Eventually the need arised for fuzzing files, for that reason we introduced unary constraints, which is just a way to tag some argument indices with certain properties. Right now the only unary constraint we support is is_file, which tags a char pointer as the name of a file (and instructs the fuzzer to create a file, fill it with fuzzer data and pass the name of the file as argument). Such a constraint looks like this:

{"lhs": argIdx, "is_file": true}

Keep in mind this only works for char pointers, and that wherever this constraint is specified it must be the only present constraint for that specific function.

Pointer types and the deref attribute

There is an optional attribute which can be added to any relationship, which is named deref. It should only be used on constraints applied to pointer types, and it makes the constraint in question work on the dereferenced value of the pointer.

For instance, if we have a target function with this signature: void decode(int *measurements, unsigned int amountOfMeasurements), and we wanted each individual measurement to have a numeric value below, say, 255, we would specify this constraints:

{
    "decode": [
        {
            "lhs": 0,
            "rhs": 1,
            "rel": "eq"
        },
        {
            "lhs": 0,
            "rhs": {
                "constant: 255"
            },
            "rel":  "eq",
            "deref": true
        }
    ]
}

The first constraint makes the length of the measurements buffer be equal to the numeric value of amountOfMeasurements, and the second constraint will make each int inside the buffer be less than 255.

Just now we've quietly introduced the concept of buffers and length. To solve the ambiguity posed by pointer types (do they refer to a single element or to a buffer?) we treat each pointer as a potential array. So when we include a pointer in a relationship, we are actually predicating on the "length" of the pointer (that is, the length of the array pointed to by the pointer).

To make this point clear, we'll briefly go over a few examples:

  • Given f(char *a), to make the pointer point to a single element use: {"lhs": 0, "rhs": {"constant": 1}, "rel": "eq"}
  • Given f(char *a, int b), to make the pointer point to a buffer of at least b elements: {"lhs": 0, "rhs": 1, "rel": "ge"}
  • Given f(char **filenames), to make the pointer point to an array of length one with a valid filename in it: [{"lhs": 0, "rhs": {"constant": 1}, "rel": "eq"}, {"lhs": 0, "is_file": true, "deref": true}]

Skip arguments

Another important field of the AH_CONFIG file is skip.
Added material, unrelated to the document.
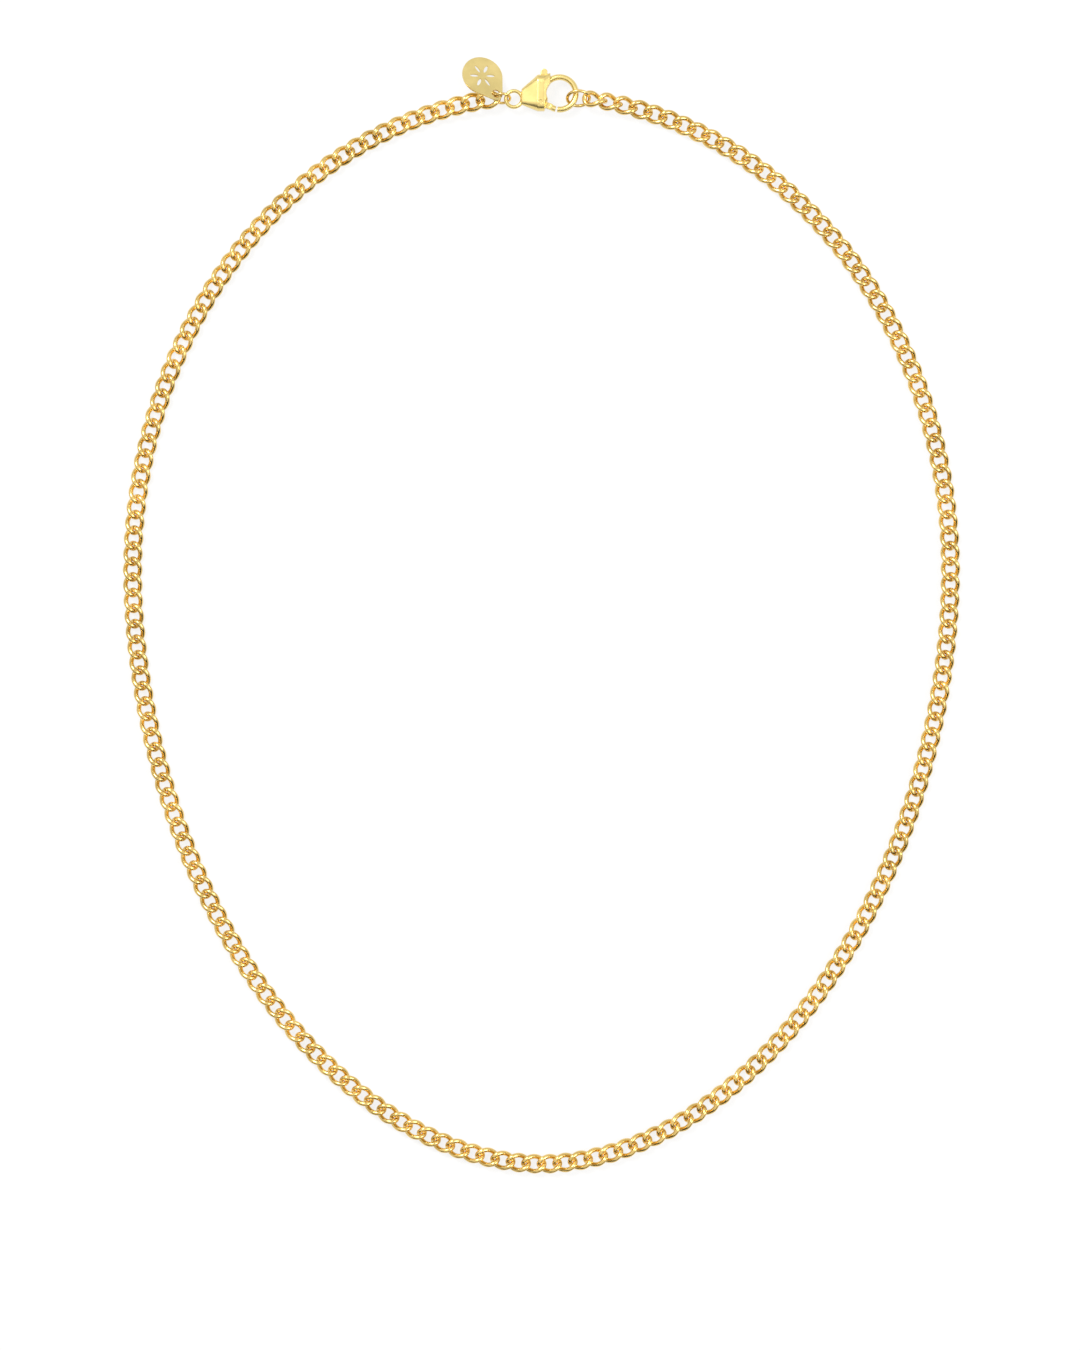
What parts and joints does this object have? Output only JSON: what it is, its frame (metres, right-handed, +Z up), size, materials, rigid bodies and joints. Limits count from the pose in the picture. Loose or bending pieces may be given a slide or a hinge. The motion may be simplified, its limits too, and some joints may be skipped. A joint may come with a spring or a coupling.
{
  "type": "chain necklace",
  "caption": "Necklace of small twisted curb links, closed into a loop by a lobster-claw clasp with a thumb lever, with a small pierced tag on its jump ring.",
  "frame": {"origin": "under the middle of the necklace, on the surface it lies on", "axes": "+X to the right of the flat loop, seen from above with the clasp at the top, +Y towards the clasp, +Z up from the surface"},
  "size_m": [0.1266, 0.1689, 0.0034],
  "materials": {
    "chain_gold": "polished yellow gold",
    "clasp_gold": "satin yellow gold",
    "ring_gold": "polished yellow gold wire",
    "tag_gold": "matt pale gold",
    "spring_steel": "spring steel"
  },
  "bodies": {
    "chain_top": {"chain_left_01": "chain_gold", "chain_right_01": "chain_gold", "chain_left_02": "chain_gold", "chain_right_02": "chain_gold", "chain_left_03": "chain_gold", "chain_right_03": "chain_gold", "chain_left_04": "chain_gold", "chain_right_04": "chain_gold"},
    "chain_strip_01": {"chain_left_05": "chain_gold", "chain_right_05": "chain_gold"},
    "chain_strip_02": {"chain_left_06": "chain_gold", "chain_right_06": "chain_gold"},
    "chain_strip_03": {"chain_left_07": "chain_gold", "chain_right_07": "chain_gold"},
    "chain_strip_04": {"chain_left_08": "chain_gold", "chain_right_08": "chain_gold"},
    "chain_strip_05": {"chain_left_09": "chain_gold", "chain_right_09": "chain_gold"},
    "chain_strip_06": {"chain_left_10": "chain_gold", "chain_right_10": "chain_gold"},
    "chain_strip_07": {"chain_left_11": "chain_gold", "chain_right_11": "chain_gold"},
    "chain_strip_08": {"chain_left_12": "chain_gold", "chain_right_12": "chain_gold"},
    "chain_strip_09": {"chain_left_13": "chain_gold", "chain_right_13": "chain_gold"},
    "chain_strip_10": {"chain_left_14": "chain_gold", "chain_right_14": "chain_gold"},
    "chain_strip_11": {"chain_left_15": "chain_gold", "chain_right_15": "chain_gold"},
    "chain_strip_12": {"chain_left_16": "chain_gold", "chain_right_16": "chain_gold"},
    "chain_strip_13": {"chain_left_17": "chain_gold", "chain_right_17": "chain_gold"},
    "chain_strip_14": {"chain_left_18": "chain_gold", "chain_right_18": "chain_gold"},
    "chain_strip_15": {"chain_left_19": "chain_gold", "chain_right_19": "chain_gold"},
    "chain_bottom": {"chain_left_20": "chain_gold", "chain_right_20": "chain_gold", "chain_left_21": "chain_gold", "chain_right_21": "chain_gold", "chain_left_22": "chain_gold", "chain_right_22": "chain_gold", "chain_left_23": "chain_gold", "chain_right_23": "chain_gold"},
    "clasp": {"clasp_body": "clasp_gold", "clasp_pin": "clasp_gold", "clasp_spring": "spring_steel"},
    "lever": {"clasp_lever": "clasp_gold"},
    "jump_ring": {"jump_ring": "ring_gold"},
    "end_ring": {"end_ring": "ring_gold"},
    "tag": {"tag": "tag_gold"}
  },
  "joints": [
    {"name": "chain_fold_01", "type": "hinge", "parent": "chain_top", "child": "chain_strip_01", "pos_m": [0, 0.0614, 0.00086], "axis": [1, 0, 0], "range_deg": [-16, 16]},
    {"name": "chain_fold_02", "type": "hinge", "parent": "chain_strip_01", "child": "chain_strip_02", "pos_m": [0, 0.05432, 0.00086], "axis": [1, 0, 0], "range_deg": [-16, 16]},
    {"name": "chain_fold_03", "type": "hinge", "parent": "chain_strip_02", "child": "chain_strip_03", "pos_m": [0, 0.04645, 0.00086], "axis": [1, 0, 0], "range_deg": [-16, 16]},
    {"name": "chain_fold_04", "type": "hinge", "parent": "chain_strip_03", "child": "chain_strip_04", "pos_m": [0, 0.03799, 0.00086], "axis": [1, 0, 0], "range_deg": [-16, 16]},
    {"name": "chain_fold_05", "type": "hinge", "parent": "chain_strip_04", "child": "chain_strip_05", "pos_m": [0, 0.02908, 0.00086], "axis": [1, 0, 0], "range_deg": [-16, 16]},
    {"name": "chain_fold_06", "type": "hinge", "parent": "chain_strip_05", "child": "chain_strip_06", "pos_m": [0, 0.01987, 0.00086], "axis": [1, 0, 0], "range_deg": [-16, 16]},
    {"name": "chain_fold_07", "type": "hinge", "parent": "chain_strip_06", "child": "chain_strip_07", "pos_m": [0, 0.01048, 0.00086], "axis": [1, 0, 0], "range_deg": [-16, 16]},
    {"name": "chain_fold_08", "type": "hinge", "parent": "chain_strip_07", "child": "chain_strip_08", "pos_m": [0, 0.00105, 0.00086], "axis": [1, 0, 0], "range_deg": [-16, 16]},
    {"name": "chain_fold_09", "type": "hinge", "parent": "chain_strip_08", "child": "chain_strip_09", "pos_m": [0, -0.00835, 0.00086], "axis": [1, 0, 0], "range_deg": [-16, 16]},
    {"name": "chain_fold_10", "type": "hinge", "parent": "chain_strip_09", "child": "chain_strip_10", "pos_m": [0, -0.01763, 0.00086], "axis": [1, 0, 0], "range_deg": [-16, 16]},
    {"name": "chain_fold_11", "type": "hinge", "parent": "chain_strip_10", "child": "chain_strip_11", "pos_m": [0, -0.02676, 0.00086], "axis": [1, 0, 0], "range_deg": [-16, 16]},
    {"name": "chain_fold_12", "type": "hinge", "parent": "chain_strip_11", "child": "chain_strip_12", "pos_m": [0, -0.03566, 0.00086], "axis": [1, 0, 0], "range_deg": [-16, 16]},
    {"name": "chain_fold_13", "type": "hinge", "parent": "chain_strip_12", "child": "chain_strip_13", "pos_m": [0, -0.04427, 0.00086], "axis": [1, 0, 0], "range_deg": [-16, 16]},
    {"name": "chain_fold_14", "type": "hinge", "parent": "chain_strip_13", "child": "chain_strip_14", "pos_m": [0, -0.05248, 0.00086], "axis": [1, 0, 0], "range_deg": [-16, 16]},
    {"name": "chain_fold_15", "type": "hinge", "parent": "chain_strip_14", "child": "chain_strip_15", "pos_m": [0, -0.06019, 0.00086], "axis": [1, 0, 0], "range_deg": [-16, 16]},
    {"name": "chain_fold_16", "type": "hinge", "parent": "chain_strip_15", "child": "chain_bottom", "pos_m": [0, -0.06722, 0.00086], "axis": [1, 0, 0], "range_deg": [-16, 16]},
    {"name": "clasp_roll", "type": "hinge", "parent": "chain_top", "child": "clasp", "pos_m": [-0.00418, 0.07806, 0.0016], "axis": [1, 0, 0], "range_deg": [-4, 4]},
    {"name": "jump_ring_swing", "type": "hinge", "parent": "chain_top", "child": "jump_ring", "pos_m": [-0.00597, 0.07806, 0.0016], "axis": [1, 0, 0], "range_deg": [-3, 3]},
    {"name": "end_ring_swing", "type": "hinge", "parent": "chain_top", "child": "end_ring", "pos_m": [0.00556, 0.07806, 0.0016], "axis": [1, 0, 0], "range_deg": [-2, 6]},
    {"name": "tag_swing", "type": "hinge", "parent": "jump_ring", "child": "tag", "pos_m": [-0.00688, 0.07844, 0.00226], "axis": [-0.6428, -0.383, -0.6634], "range_deg": [-4, 30]},
    {"name": "lever_open", "type": "hinge", "parent": "clasp", "child": "lever", "pos_m": [-0.00018, 0.07736, 0.0016], "axis": [0, 0, 1], "range_deg": [0, 26], "stiffness_Nm_per_rad": 0.0012, "springref_deg": -8.59, "deforming": ["clasp_spring"]}
  ]
}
It should contain a dictionary which associates an array containing the indices of arguments to be skipped with function names.

This is what it looks like:

{
    'f': [argIdxToBeSkipped0, argIdxToBeSkipped1...],
    ...
}

Recall that if you skip, say, argument index 0 then that argument will be completely ignored. By completely ignore we mean that the argument index 0 within the constraints field will now refer to the second argument instead of the first one.

Initialization and de-initialization

There are many options which control how and when to both start the forkserver and terminate the child process, they are:

  • fork_on_init: If specified, instructs the runtime to spin up the forkserver upon execution of the main function, instead of forking just before invoking the target function (which is the default). May improve stability on some targets.
  • max_millis: If specified, sets the number of milliseconds that the shadow execution will be allowed to run for before forcefully terminating it.
  • exit_on_ret: If specified, instructs the runtime to terminate the shadow execution just before returning from the target function.

(items below this point have been implemented earlier on, have not been used in experiments nor extensively tested)

  • max_calls: If specified, sets the number of times any target function can be called after the shadow execution is terminated. This means that once the target selected by the fuzzer or the user (see fuzz_target option below) has been called and the arguments have been replaced, any call to any instrumented function will increase a counter. Once this counter reaches max_calls, execution will terminate.
  • max_fuzz: If specified, sets the maximum number of times that a target function can be fuzzed, the default is 1. This means that if the same target function gets called twice and max_fuzz is 2, both calls will accept data from the fuzzer and replace their respective arguments. Usage of this option is discouraged since it reinforces the concept of structure within the input file (since one input now represents not only a sequence of arguments, but a sequence of sequences of arguments), which is best avoided for now.
  • fork_on_call: If the AH_INSTRUMENT_ALL environment variable is set during compilation, then every library call will be instrumented and will invoke a different function for non-targets. What this variable does (when the binary has been compiled with said option) is set the number of times any (target or non-target) library function can be called before starting up the fork server. The inteded usage is to have finer grained control over when the fork server should start.

Target selection (and reproduction of findings)

When running the target under afl-fuzz the target to fuzz will be selected by afl-fuzz and communicated to the fork-server using pipes. However, it is sometimes useful to manually select the target to fuzz, specially when trying to reproduce findings. To this end we implement a field fuzz_target which allows the user to run the binary outside of afl-fuzz and manually select the target function to fuzz. Given a bug that's present in AFL++ 4.02c, when running the binary outside of afl it's recommended to set the environment variable AFL_DISABLE_LLVM_INSTRUMENTATION to 1 to avoid spurious crashes. Also, when the fuzzing target gets executed it will attempt to read the fuzzing data from stdin, since that data would otherwise get read from shared memory set up by afl-fuzz.

Initial target recording

As a preamble to the fuzzing campaign, original arguments need to be recorded into a buffer. However, if the constraint specification given by the user is not informative enough the recording phase may sometimes crash. Since debugging the target binary under afl-fuzz is quite troublesome, we also implemented a force_recording option that makes the binary serialize the arguments of all target functions during normal execution, just as it would in an actual fuzzing campaign. Just like before, be sure to use AFL_DISABLE_LLVM_INSTRUMENTATION=1 when running the binary outside of afl-fuzz. Another thing that is probably a good idea if the initial recording is not working, is to compile libgen with ASAN for better debugging.